If for any reason a receiving sector is too busy, or has equipment failures, then no more aircraft enter the sector. This automatically limits the workload. This solution is simple and therefore easy to understand.


Controllers need the time to offer and accept aircraft and will only have a certain time to do these tasks. This creates workload. Aircraft travel at high speed and usually follow expected paths. The releasing controller must offer aircraft in sufficient time for receiving controller to notice and accept. The offering controller must be able to stop it entering the next sector if it isn't accepted.

If the next sector does not accept an aircraft then the workload of offering controller increases. Airspace and procedure designers should consider this factor when designing the sector working arrangements.
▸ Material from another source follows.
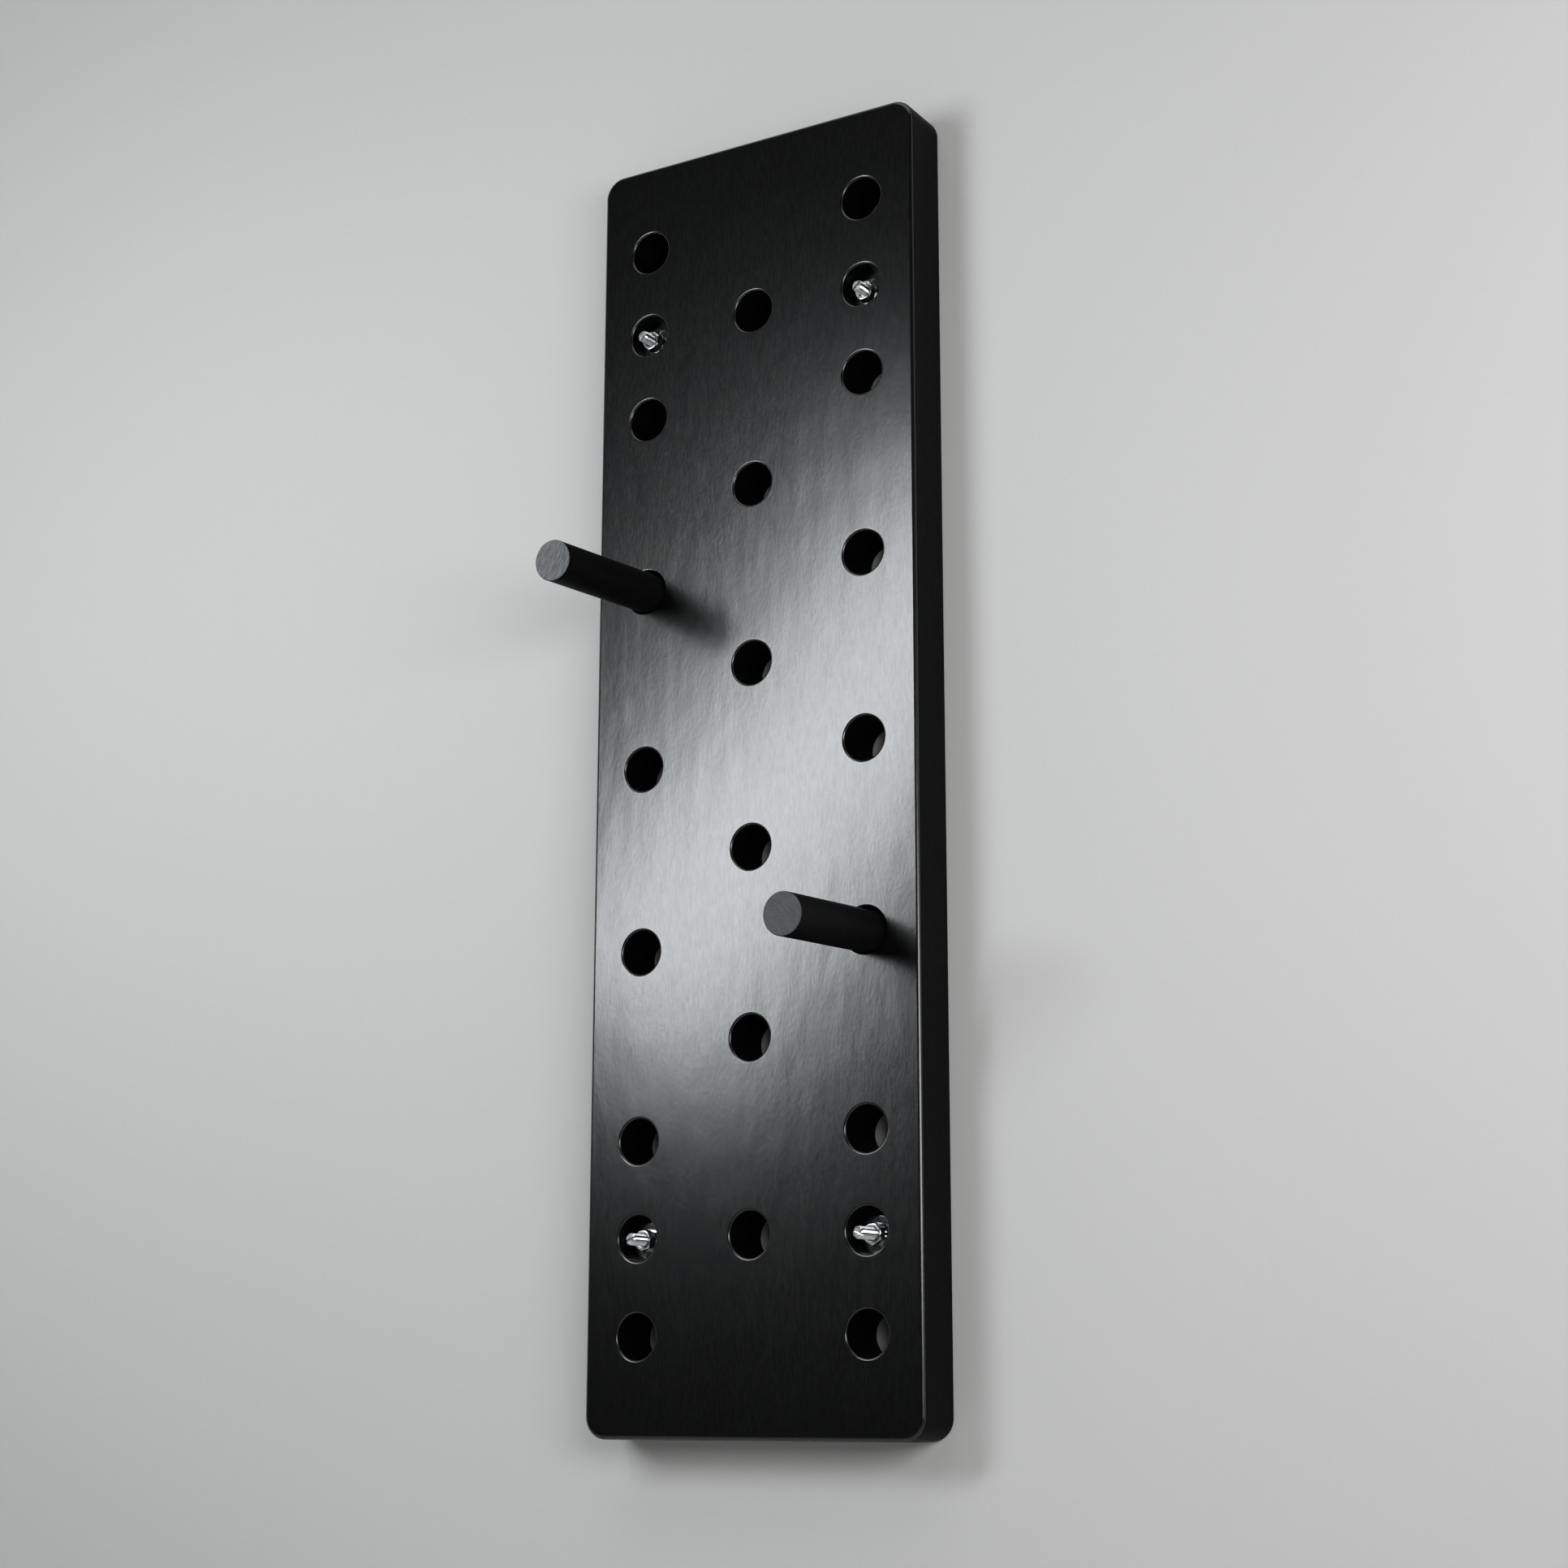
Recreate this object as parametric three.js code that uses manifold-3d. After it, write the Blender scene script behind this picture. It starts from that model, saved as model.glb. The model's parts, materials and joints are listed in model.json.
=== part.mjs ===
// Climbing pegboard: a drilled board anchored to a wall, with two loose climbing pegs in it.
// Millimetres, +Z up. The wall is the plane Y = 0 and the front of the board faces -Y.
// The origin is the centre of the board's back face. Left and right are as seen from the front.
import * as THREE from "three";
import { mergeVertices } from "three/addons/utils/BufferGeometryUtils.js";
import Module from "manifold-3d";

// Board
const boardWidth = 256;
const boardHeight = 900;
const boardThickness = 40;
const boardCornerRadius = 15;
const boardEdgeRadius = 3; // round-over along the front and back edges

// Hole pattern
const sideMargin = 40.5; // outer columns' centres to the board's sides
const endMargin = 66; // first and last rows' centres to the board's ends
const rowsEachWay = 6; // rows above and below the middle one
const boreDiameter = 30;
const mouthRadius = 1.75; // round-over at both ends of a bore
const pocketDepth = 15; // flat-bottomed recess over each anchor
const boltPlay = 3; // radial room round an anchor stud in the board

// Pegs
const pegLength = 140;
const pegPlay = 2; // how much thinner a peg is than its bore
const pegChamfer = 1;
const pegRestGapShare = 0.12; // of the play, left open where a leaning peg touches its bore

// Anchor stud and expansion sleeve
const studDiameter = 8;
const studChamfer = 1;
const slotWidth = 1.4;
const slotDepth = 2.2;
const embedDepth = 46; // least depth of a stud behind the wall face
const coneLength = 14;
const coneTipLength = 2; // cylindrical end of the cone
const wedgeLength = 7; // how far the cone has been drawn into the sleeve
const sleeveWall = 1.7;
const sleeveInset = 1; // sleeve's mouth below the wall face
const slitLength = 22;
const slitWidth = 1.5;
const slitCount = 4;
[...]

The next sector may sometimes not accept an aircraft because they didn't notice that it was being offered. Controllers can be distracted or focused on a particular situation during the critical hand-over period.

The workloads from offering and accepting aircraft are part of the basic sector workloads because they are unavoidable and constant tasks.

The airspace design should closely match the user (airlines, airports) requirements. This is in terms of possible descent and climb profiles, speeds, and tracks. A less than ideal airspace structure will increase workload and decrease efficiency for both controllers and aircraft crews.

A 'Soft' Solution For Accepting Aircraft Into A Sector

Aircraft enter the next sector according to written conditions. This may involve prior warning but the aircraft don't require individual permission. If the receiving controller needs to stop an aircraft coming in to the airspace then she will tell the releasing controller.